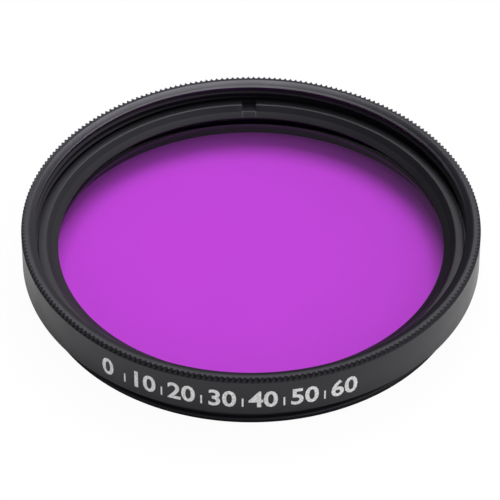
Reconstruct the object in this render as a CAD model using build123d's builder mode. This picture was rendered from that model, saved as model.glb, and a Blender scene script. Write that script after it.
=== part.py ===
from build123d import *
from math import cos, pi, sin
import os

# Screw-in colour effect filter for a camera lens, in millimetres.
# A turned aluminium frame ring holds a disc of tinted glass under a slotted retaining ring.
# +Z is the front of the filter. The origin is the centre of the rear face.

# Filter thread, the same size at both ends. Its helix is too fine for the solids: the front
# wall stands at the thread's full diameter, and the rear wall a little inside it.
thread_diameter = 40.5
thread_play = 0.05

# Heights along the axis, from the rear to the front
rear_thread_length = 2.3
rear_recess_depth = 1.65
lip_thickness = 0.35
glass_thickness = 2.0
ring_thickness = 0.86
front_well_depth = 1.74

# Frame ring, outside
band_wall = 1.25
band_edge_chamfer = 0.1
rear_lead_chamfer = 0.06

# Straight knurl round the rim: pointed teeth with flat roots between them
knurl_pitch = 0.523
knurl_root_width = 0.14
knurl_depth = 0.34
knurl_setback = 0.03
knurl_length = 0.45

# Frame ring, front mouth
mouth_chamfer_width = 0.6
mouth_chamfer_depth = 0.375
relief_width = 0.35
relief_depth = 0.25

# Frame ring, pocket for the glass and rear recess
ring_seat_step = 0.25
ring_stands_proud = 0.21
clamp_gap = 0.1
pocket_step = 0.45
lip_width = 1.15
rear_wall = 0.8
rear_edge_chamfer = 0.15

# Glass disc
glass_play = 0.05
glass_edge_bevel = 0.12

# Retaining ring
ring_play = 0.04
ring_corner_chamfer = 0.08
ring_land_width = 0.81
ring_upper_bevel_width = 0.45
ring_lower_bevel_width = 0.6
ring_edge_thickness = 0.1
slot_width = 1.3
slot_depth = 0.44
slot_angle = 90.6

# Radii that follow
thread_radius = thread_diameter / 2
rear_thread_radius = thread_radius - thread_play
band_radius = thread_radius + band_wall
knurl_tip_radius = band_radius - knurl_setback
knurl_root_radius = knurl_tip_radius - knurl_depth
mouth_radius = thread_radius + mouth_chamfer_width
relief_radius = thread_radius + relief_depth
ring_seat_radius = thread_radius - ring_seat_step
pocket_radius = ring_seat_radius - pocket_step
lip_radius = pocket_radius - lip_width
rear_bore_radius = rear_thread_radius - rear_wall
glass_radius = pocket_radius - glass_play
ring_radius = ring_seat_radius - ring_play

# Levels that follow
lip_rear = rear_recess_depth
glass_rear = lip_rear + lip_thickness
glass_front = glass_rear + glass_thickness
ring_front = glass_front + ring_thickness
frame_front = ring_front + front_well_depth
shoulder = rear_thread_length
seat_rear = glass_front - clamp_gap
seat_front = ring_front - ring_stands_proud
relief_front = seat_front + relief_width

# The knurl has a whole number of teeth
knurl_teeth = round(2 * pi * knurl_tip_radius / knurl_pitch)
tooth_angle = 2 * pi / knurl_teeth
root_angle = knurl_root_width / knurl_root_radius


def polar(radius, angle):
    return (radius * cos(angle), radius * sin(angle))


# Knurl outline: for each tooth its tip, then the two corners of the root beside it
def knurl_outline():
    points = []
    for tooth in range(knurl_teeth):
        tip = tooth * tooth_angle
        root = tip + tooth_angle / 2
        points.append(polar(knurl_tip_radius, tip))
        points.append(polar(knurl_root_radius, root - root_angle / 2))
        points.append(polar(knurl_root_radius, root + root_angle / 2))
    return points


# Frame ring: one turned section, then the knurl cut into its rim
def make_frame_ring():
    with BuildPart() as frame_ring:
        with BuildSketch(Plane.XZ):
            with BuildLine():
                Polyline(
                    (rear_bore_radius + rear_edge_chamfer, 0),
                    (rear_thread_radius - rear_lead_chamfer, 0),
                    (rear_thread_radius, rear_lead_chamfer),
                    (rear_thread_radius, shoulder),
                    (band_radius - band_edge_chamfer, shoulder),
                    (band_radius, shoulder + band_edge_chamfer),
                    (band_radius, frame_front),
                    (mouth_radius, frame_front),
                    (thread_radius, frame_front - mouth_chamfer_depth),
                    (thread_radius, relief_front),
                    (relief_radius, relief_front),
                    (relief_radius, seat_front),
                    (ring_seat_radius, seat_front),
                    (ring_seat_radius, seat_rear),
                    (pocket_radius, seat_rear),
                    (pocket_radius, glass_rear),
                    (lip_radius, glass_rear),
                    (lip_radius, lip_rear),
                    (rear_bore_radius, lip_rear),
                    (rear_bore_radius, rear_edge_chamfer),
                    close=True,
                )
            make_face()
        revolve(axis=Axis.Z)
        with BuildSketch(Plane.XY.offset(frame_front)):
            Circle(2 * band_radius)
            with BuildLine():
                Polyline(knurl_outline(), close=True)
            make_face(mode=Mode.SUBTRACT)
        extrude(amount=-knurl_length, mode=Mode.SUBTRACT)
    frame_ring.part.label = "frame_ring"
    return frame_ring.part


# Glass: a flat disc with its sharp edges ground off
def make_filter_glass():
    with BuildPart() as filter_glass:
        with BuildSketch(Plane.XY.offset(glass_rear)):
            Circle(glass_radius)
        extrude(amount=glass_thickness)
        chamfer(filter_glass.edges(), length=glass_edge_bevel)
    filter_glass.part.label = "filter_glass"
    return filter_glass.part


# Retaining ring: bevelled in two steps towards the glass, with two slots for a spanner
def make_retaining_ring():
    inner_top = ring_radius - ring_land_width
    crease = inner_top - ring_upper_bevel_width
    aperture = crease - ring_lower_bevel_width
    slot_floor = ring_front - slot_depth
    with BuildPart() as retaining_ring:
        with BuildSketch(Plane.XZ):
            with BuildLine():
                Polyline(
                    (ring_radius, glass_front),
                    (ring_radius, ring_front - ring_corner_chamfer),
                    (ring_radius - ring_corner_chamfer, ring_front),
                    (inner_top, ring_front),
                    (crease, slot_floor),
                    (aperture, glass_front + ring_edge_thickness),
                    (aperture, glass_front),
                    close=True,
                )
            make_face()
        revolve(axis=Axis.Z)
        with BuildSketch(Plane.XY.offset(slot_floor)):
            Rectangle(2 * band_radius, slot_width, rotation=slot_angle)
        extrude(amount=2 * slot_depth, mode=Mode.SUBTRACT)
    retaining_ring.part.label = "retaining_ring"
    return retaining_ring.part


os.makedirs("parts", exist_ok=True)
for piece in (make_frame_ring(), make_filter_glass(), make_retaining_ring()):
    export_step(piece, f"parts/{piece.label}.step")
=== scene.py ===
from math import asin, cos, pi, radians, sin, tan

import bmesh
import bpy
from mathutils import Matrix, Vector


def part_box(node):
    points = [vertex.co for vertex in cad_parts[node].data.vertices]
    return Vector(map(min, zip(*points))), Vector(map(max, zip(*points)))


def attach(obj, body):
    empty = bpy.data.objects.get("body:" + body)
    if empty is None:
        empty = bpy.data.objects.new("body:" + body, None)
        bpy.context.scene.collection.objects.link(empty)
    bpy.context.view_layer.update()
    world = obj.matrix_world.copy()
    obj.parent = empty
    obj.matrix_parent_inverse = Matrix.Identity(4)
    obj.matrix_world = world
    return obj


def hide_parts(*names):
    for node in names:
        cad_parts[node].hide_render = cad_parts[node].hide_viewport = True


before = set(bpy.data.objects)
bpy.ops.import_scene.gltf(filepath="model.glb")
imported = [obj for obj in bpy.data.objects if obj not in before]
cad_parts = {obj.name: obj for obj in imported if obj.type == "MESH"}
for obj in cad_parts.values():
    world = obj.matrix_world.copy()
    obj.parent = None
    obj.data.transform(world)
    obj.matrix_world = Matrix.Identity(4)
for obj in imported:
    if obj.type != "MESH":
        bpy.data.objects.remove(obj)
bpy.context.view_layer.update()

# Screw-in colour effect filter lying on its rear face on a pale floor.
# Sizes are in millimetres and turned into metres where the meshes are made.
MM = 0.001

# Camera, from the circles of the rim in the photograph
CAMERA_ELEVATION = radians(41.34)
CAMERA_DISTANCE = 339.5
CAMERA_TARGET_HEIGHT = 6.46
CAMERA_LENS = 261.4
CAMERA_PITCH = radians(-0.441)
CAMERA_YAW = radians(0.0156)
CAMERA_SENSOR = 36

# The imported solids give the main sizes
frame_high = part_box("frame_ring")[1] / MM
ring_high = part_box("retaining_ring")[1] / MM
glass_low, glass_high = (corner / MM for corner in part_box("filter_glass"))
FRONT = frame_high.z
RING_RADIUS = ring_high.x
RING_FRONT = ring_high.z
GLASS_FRONT = glass_high.z
GLASS_REAR = glass_low.z
GLASS_RADIUS = glass_high.x
# The band lies a hair inside its solid, and its painted marks stand between the two
BAND_INSET = 0.012
MARK_INSET = 0.004
BAND_RADIUS = frame_high.x - BAND_INSET
MARK_RADIUS = frame_high.x - MARK_INSET

# Frame ring, front mouth and its thread
MOUTH_RADIUS = 20.85
MOUTH_SLOPE = 0.36
FEMALE_ROOT_RADIUS = 20.3
FEMALE_CREST_RADIUS = 20.08
FEMALE_TOP = FRONT - (MOUTH_RADIUS - FEMALE_ROOT_RADIUS) * MOUTH_SLOPE
FEMALE_PHASE = 6.72

# Frame ring, seats of the retaining ring and the glass
RING_PLAY = 0.04
RING_STANDS_PROUD = 0.21
RELIEF_WIDTH = 0.35
RELIEF_STEP = 0.5
CLAMP_GAP = 0.1
GLASS_PLAY = 0.05
LIP_WIDTH = 1.15
LIP_THICKNESS = 0.35
SEAT_RADIUS = RING_RADIUS + RING_PLAY
SEAT_FRONT = RING_FRONT - RING_STANDS_PROUD
SEAT_REAR = GLASS_FRONT - CLAMP_GAP
RELIEF_RADIUS = SEAT_RADIUS + RELIEF_STEP
RELIEF_FRONT = SEAT_FRONT + RELIEF_WIDTH
POCKET_RADIUS = GLASS_RADIUS + GLASS_PLAY
LIP_RADIUS = POCKET_RADIUS - LIP_WIDTH
LIP_REAR = GLASS_REAR - LIP_THICKNESS

# Frame ring, rear thread with its plain lead, and the rear bore
SHOULDER = 2.3
BAND_ROUNDING = 0.22
MALE_CREST_RADIUS = 20.2
MALE_ROOT_RADIUS = 19.88
MALE_END = 2.1
MALE_PHASE = 0.3
LEAD_RADIUS = 20.17
LEAD_TOP = 0.12
LEAD_CHAMFER = 0.04
LEAD_RELIEF = 0.15
REAR_WALL = 0.8
REAR_CHAMFER = 0.15
REAR_BORE_RADIUS = MALE_CREST_RADIUS - REAR_WALL

# Screw threads: the ridge's form, and how far each helix runs on past the ends of its wall
THREAD_PITCH = 0.775
THREAD_COLUMNS = 360
FLANK_SLOPE = tan(radians(30))
CREST_WIDTH = 0.15
CREST_CORNER = 0.03
RIDGE_FOOT = 0.05
LOWEST_RIDGE = 0.002
THREAD_OVERRUN = 0.3
MOUTH_OVERRUN = 0.4
MOUTH_CLEARANCE = 0.01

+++

▶ EXERCISE OBJECTIVE: Write down again the exact lines running from the beginning of the data to the line containing "# +Z is the", with both ends included.

▶ SOLUTION TO THIS PROBLEM:
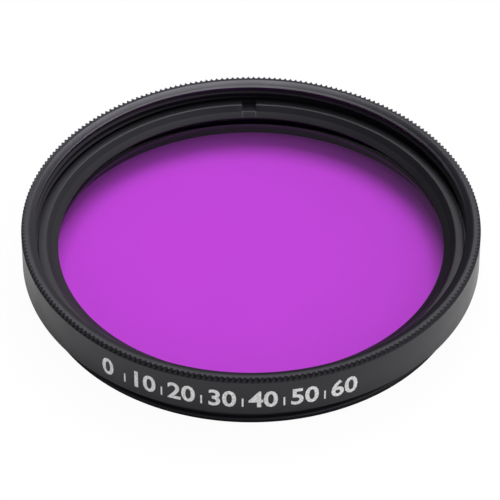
Reconstruct the object in this render as a CAD model using build123d's builder mode. This picture was rendered from that model, saved as model.glb, and a Blender scene script. Write that script after it.
=== part.py ===
from build123d import *
from math import cos, pi, sin
import os

# Screw-in colour effect filter for a camera lens, in millimetres.
# A turned aluminium frame ring holds a disc of tinted glass under a slotted retaining ring.
# +Z is the front of the filter. The origin is the centre of the rear face.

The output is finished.